Some planning issues are not about network capacity at all. They are about whether vehicles can physically and safely get in and out of a site, whether parking is workable, and whether servicing has been designed around reality rather than hope.

A site access appraisal typically looks at frontage conditions, visibility splays, access width, junction form, gradients, pedestrian interaction, and how the proposal fits with the surrounding highway environment. On constrained Gloucester sites, particularly conversions, infill plots, and edge-of-centre commercial premises, this can be the document that makes or breaks an application.

Swept path analysis shows whether vehicles can manoeuvre safely within the site and at the access point. This is essential where refuse vehicles, delivery vans, emergency appliances, or articulated HGVs need to enter, turn, load, and exit. If tracking is missing for a site that clearly requires it, objections are almost inevitable.

A parking review examines the quantum, layout, accessibility spaces, cycle provision, turning, and often the relationship with local parking stress. For city-centre Gloucester sites, under-provision may be justified if sustainable travel options are strong. Elsewhere, undercooked parking arguments can lead to concerns about overspill parking, neighbour impact, and operational conflict.

These documents are sometimes seen as technical add-ons. In truth, they are often where the local authority tests whether a scheme has been designed properly at all.

Key Transport Planning Considerations For Gloucester Development Sites

Gloucester sites vary hugely. A central urban redevelopment plot, an edge-of-centre student scheme, a suburban care home, and a strategic expansion site will not be assessed in the same way, nor should they be. The transport issues change with scale, context, frontage conditions, and surrounding travel options.

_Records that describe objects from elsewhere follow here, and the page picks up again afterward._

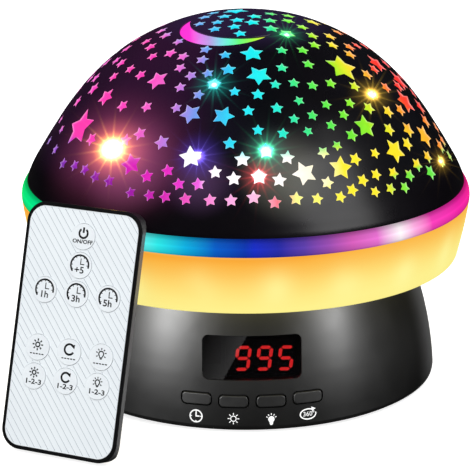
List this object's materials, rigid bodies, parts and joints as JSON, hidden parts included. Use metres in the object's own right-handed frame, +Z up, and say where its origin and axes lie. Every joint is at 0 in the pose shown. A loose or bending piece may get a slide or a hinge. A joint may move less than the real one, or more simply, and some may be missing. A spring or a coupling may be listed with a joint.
{
  "type": "star night light projector",
  "caption": "Mushroom-shaped star night light with a pierced turning dome, two lit rings, a numeric display, push buttons and a card remote.",
  "frame": {"origin": "on the floor under the axis that the dome turns about", "axes": "+Z up along the dome's axis, display and buttons towards -Y, USB socket towards +Y"},
  "size_m": [0.1529, 0.1658, 0.1223],
  "materials": {
    "charcoal_plastic": "satin moulded ABS",
    "dome_black": "gloss black",
    "smoked_lens": "gloss smoked",
    "rubber_black": "matte",
    "screw_steel": "zinc plated",
    "board_green": "solder mask",
    "board_white": "white solder mask",
    "component_black": "moulded epoxy",
    "display_face": "dark face",
    "socket_steel": "drawn shell",
    "warm_diffuser": "translucent opal, lit warm",
    "rainbow_diffuser": "translucent opal, lit in changing colours",
    "inner_white": "white ABS",
    "led_package": "LED package",
    "liner_opal": "opal film",
    "motor_steel": "pressed can",
    "gear_nylon": "natural acetal",
    "wire_sleeve": "sleeved wires",
    "button_plastic": "satin moulded ABS",
    "remote_black": "satin moulded ABS",
    "overlay_film": "printed polyester film",
    "key_film": "printed polyester film",
    "spring_steel": "sprung strip",
    "cell_steel": "nickel plated",
    "ir_epoxy": "dark epoxy"
  },
  "bodies": {
    "lamp": {"base_housing": "charcoal_plastic", "base_plate": "charcoal_plastic", "rubber_foot_ring": "rubber_black", "base_screws": "screw_steel", "display_window": "smoked_lens", "display_module": "display_face", "ir_receiver": "ir_epoxy", "control_board": "board_green", "tact_switches": "component_black", "main_board": "board_green", "board_components": "component_black", "usb_socket": "socket_steel", "warm_diffuser_ring": "warm_diffuser", "ring_reflector": "inner_white", "warm_led_strip": "board_white", "warm_leds": "led_package", "rainbow_light_ring": "rainbow_diffuser", "rgb_led_board": "board_white", "rgb_leds": "led_package", "deck": "inner_white", "gear_motor": "motor_steel", "chassis_screws": "screw_steel", "star_led_board": "board_white", "star_leds": "led_package", "light_cable": "wire_sleeve", "thrust_washer": "gear_nylon", "turntable_retainer": "gear_nylon"},
    "dome": {"turntable": "gear_nylon", "dome_liner": "liner_opal", "star_dome": "dome_black", "dome_screws": "screw_steel"},
    "pinion": {"motor_shaft": "screw_steel", "drive_pinion": "gear_nylon"},
    "timer_button": {"timer_button": "button_plastic"},
    "brightness_button": {"brightness_button": "button_plastic"},
    "light_button": {"light_button": "button_plastic"},
    "rotation_button": {"rotation_button": "button_plastic"},
    "remote": {"remote_back_shell": "remote_black", "remote_front_shell": "remote_black", "remote_overlay": "overlay_film", "remote_board": "board_green", "snap_domes": "spring_steel", "infrared_led": "ir_epoxy", "battery_contacts": "spring_steel"},
    "battery_tray": {"battery_tray": "remote_black", "coin_cell": "cell_steel"},
    "key_power": {"key_power": "key_film"},
    "key_five_minutes": {"key_five_minutes": "key_film"},
    "key_one_hour": {"key_one_hour": "key_film"},
    "key_three_hours": {"key_three_hours": "key_film"},
    "key_five_hours": {"key_five_hours": "key_film"},
    "key_warm_light": {"key_warm_light": "key_film"},
    "key_rotate": {"key_rotate": "key_film"},
    "key_colour": {"key_colour": "key_film"},
    "key_warm_modes": {"key_warm_modes": "key_film"},
    "key_rotate_modes": {"key_rotate_modes": "key_film"},
    "key_colour_modes": {"key_colour_modes": "key_film"}
  },
  "joints": [
    {"name": "dome_spin", "type": "hinge", "parent": "lamp", "child": "dome", "pos_m": [0, 0, 0.0676], "axis": [0, 0, 1], "continuous": true},
    {"name": "pinion_spin", "type": "hinge", "parent": "lamp", "child": "pinion", "pos_m": [0, 0.0375, 0.062], "axis": [0, 0, 1], "continuous": true},
    {"name": "timer_button_press", "type": "slide", "parent": "lamp", "child": "timer_button", "axis": [0, 1, 0], "range_m": [0, 0.0006], "stiffness_N_per_m": 1500},
    {"name": "brightness_button_press", "type": "slide", "parent": "lamp", "child": "brightness_button", "axis": [0, 1, 0], "range_m": [0, 0.0006], "stiffness_N_per_m": 1500},
    {"name": "light_button_press", "type": "slide", "parent": "lamp", "child": "light_button", "axis": [0, 1, 0], "range_m": [0, 0.0006], "stiffness_N_per_m": 1500},
    {"name": "rotation_button_press", "type": "slide", "parent": "lamp", "child": "rotation_button", "axis": [0, 1, 0], "range_m": [0, 0.0006], "stiffness_N_per_m": 1500},
    {"name": "remote_lift", "type": "slide", "parent": "lamp", "child": "remote", "axis": [0, 0, 1], "range_m": [0, 0.1]},
    {"name": "battery_tray_slide", "type": "slide", "parent": "remote", "child": "battery_tray", "axis": [-0.1319, -0.273, -0.9529], "range_m": [0, 0.024]},
    {"name": "key_power_press", "type": "slide", "parent": "remote", "child": "key_power", "axis": [0.4144, 0.8581, -0.3032], "range_m": [0, 0.0003], "stiffness_N_per_m": 2500},
    {"name": "key_five_minutes_press", "type": "slide", "parent": "remote", "child": "key_five_minutes", "axis": [0.4144, 0.8581, -0.3032], "range_m": [0, 0.0003], "stiffness_N_per_m": 2500},
    {"name": "key_one_hour_press", "type": "slide", "parent": "remote", "child": "key_one_hour", "axis": [0.4144, 0.8581, -0.3032], "range_m": [0, 0.0003], "stiffness_N_per_m": 2500},
    {"name": "key_three_hours_press", "type": "slide", "parent": "remote", "child": "key_three_hours", "axis": [0.4144, 0.8581, -0.3032], "range_m": [0, 0.0003], "stiffness_N_per_m": 2500},
    {"name": "key_five_hours_press", "type": "slide", "parent": "remote", "child": "key_five_hours", "axis": [0.4144, 0.8581, -0.3032], "range_m": [0, 0.0003], "stiffness_N_per_m": 2500},
    {"name": "key_warm_light_press", "type": "slide", "parent": "remote", "child": "key_warm_light", "axis": [0.4144, 0.8581, -0.3032], "range_m": [0, 0.0003], "stiffness_N_per_m": 2500},
    {"name": "key_rotate_press", "type": "slide", "parent": "remote", "child": "key_rotate", "axis": [0.4144, 0.8581, -0.3032], "range_m": [0, 0.0003], "stiffness_N_per_m": 2500},
    {"name": "key_colour_press", "type": "slide", "parent": "remote", "child": "key_colour", "axis": [0.4144, 0.8581, -0.3032], "range_m": [0, 0.0003], "stiffness_N_per_m": 2500},
    {"name": "key_warm_modes_press", "type": "slide", "parent": "remote", "child": "key_warm_modes", "axis": [0.4144, 0.8581, -0.3032], "range_m": [0, 0.0003], "stiffness_N_per_m": 2500},
    {"name": "key_rotate_modes_press", "type": "slide", "parent": "remote", "child": "key_rotate_modes", "axis": [0.4144, 0.8581, -0.3032], "range_m": [0, 0.0003], "stiffness_N_per_m": 2500},
    {"name": "key_colour_modes_press", "type": "slide", "parent": "remote", "child": "key_colour_modes", "axis": [0.4144, 0.8581, -0.3032], "range_m": [0, 0.0003], "stiffness_N_per_m": 2500}
  ],
  "couplings": [
    {"joint": "pinion_spin", "follows": "dome_spin", "ratio": -4}
  ]
}
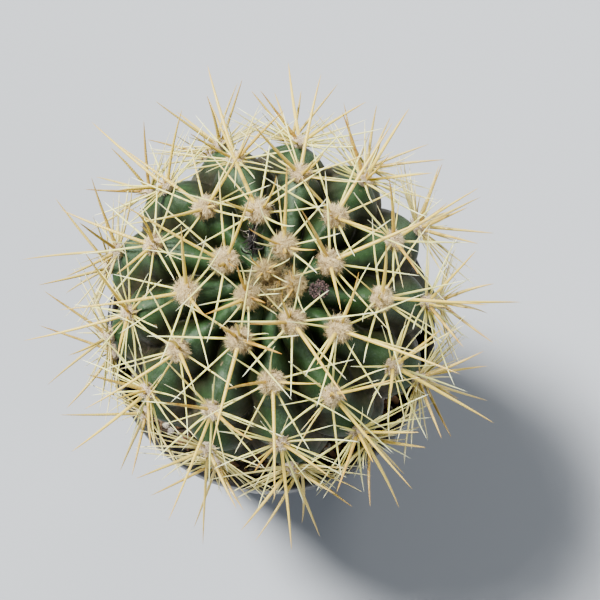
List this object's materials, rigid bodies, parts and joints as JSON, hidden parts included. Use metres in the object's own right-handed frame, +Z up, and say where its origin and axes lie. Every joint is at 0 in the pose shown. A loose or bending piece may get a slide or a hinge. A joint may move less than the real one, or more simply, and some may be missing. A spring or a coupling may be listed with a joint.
{
  "type": "potted round cactus",
  "caption": "Young ribbed globe cactus with woolly areoles and long straw-coloured spines, growing in a plain black plastic nursery pot.",
  "frame": {"origin": "centre of the flat underside of the pot, on the surface it stands on", "axes": "+Z up along the pot's axis; the crown of the plant leans 6 degrees towards -Y"},
  "size_m": [0.1081, 0.1068, 0.1234],
  "materials": {
    "plastic": "moulded black plastic, satin",
    "mix": "dark peat and bark potting mix with a few pale mineral grains",
    "bark": "rough brown root bark",
    "skin": "dark green waxy skin with a pale bloom on the ribs",
    "young_areoles": "tan new wool with orange-brown new spines",
    "grown_areoles": "straw-yellow to golden horny spines out of beige wool",
    "old_areoles": "greyer straw spines out of grey-white wool",
    "dried": "dry dark purple-brown flower remains"
  },
  "bodies": {
    "root": {"pot": "plastic", "potting_mix": "mix", "root_stock": "bark", "stem": "skin", "dried_bud_dark": "dried", "dried_bud_grainy": "dried", "areole_00": "young_areoles", "areole_01": "young_areoles", "areole_02": "young_areoles", "areole_03": "young_areoles", "areole_04": "young_areoles", "areole_05": "grown_areoles", "areole_06": "grown_areoles", "areole_07": "grown_areoles", "areole_08": "grown_areoles", "areole_09": "grown_areoles", "areole_10": "grown_areoles", "areole_11": "grown_areoles", "areole_12": "grown_areoles", "areole_13": "grown_areoles", "areole_14": "grown_areoles", "areole_15": "grown_areoles", "areole_16": "grown_areoles", "areole_17": "grown_areoles", "areole_18": "grown_areoles", "areole_19": "grown_areoles", "areole_20": "grown_areoles", "areole_21": "grown_areoles", "areole_22": "grown_areoles", "areole_23": "grown_areoles", "areole_24": "grown_areoles", "areole_25": "grown_areoles", "areole_26": "grown_areoles", "areole_27": "grown_areoles", "areole_28": "grown_areoles", "areole_29": "grown_areoles", "areole_30": "grown_areoles", "areole_31": "old_areoles", "areole_32": "old_areoles", "areole_33": "old_areoles", "areole_34": "old_areoles", "areole_35": "old_areoles", "areole_36": "old_areoles", "areole_37": "old_areoles", "areole_38": "old_areoles", "areole_39": "old_areoles", "areole_40": "old_areoles", "areole_41": "old_areoles", "areole_42": "old_areoles", "areole_43": "old_areoles", "areole_44": "old_areoles", "areole_45": "old_areoles", "areole_46": "old_areoles", "areole_47": "old_areoles", "areole_48": "old_areoles", "areole_49": "old_areoles", "areole_50": "old_areoles", "areole_51": "old_areoles"}
  },
  "joints": []
}
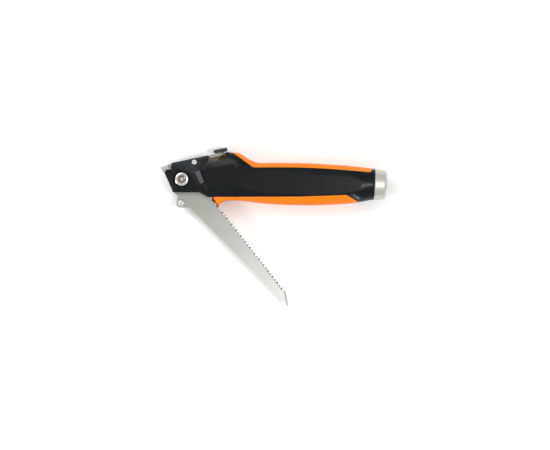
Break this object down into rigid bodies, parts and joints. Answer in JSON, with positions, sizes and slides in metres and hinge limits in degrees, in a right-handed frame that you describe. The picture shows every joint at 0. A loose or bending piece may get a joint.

Still, a few themes recur again and again. The first is constraint. Gloucester contains historic streets, busy corridors, sensitive junctions, and areas where there is simply not much room to solve problems physically. The second is expectation. Policy increasingly pushes development to make genuine use of sustainable travel opportunities, especially where bus routes, rail access, or walkable destinations are nearby. The third is credibility. If a submission claims low car dependency in a location that plainly functions car-first, reviewers will notice.

This means transport planning in Gloucester has to be realistic as well as policy-aware. Applicants need to understand where flexibility exists and where it doesn’t. Parking can sometimes be argued down. Vehicle tracking cannot be wished away. Cycle links can support a case strongly, but only if they are direct, safe, and useful in everyday terms.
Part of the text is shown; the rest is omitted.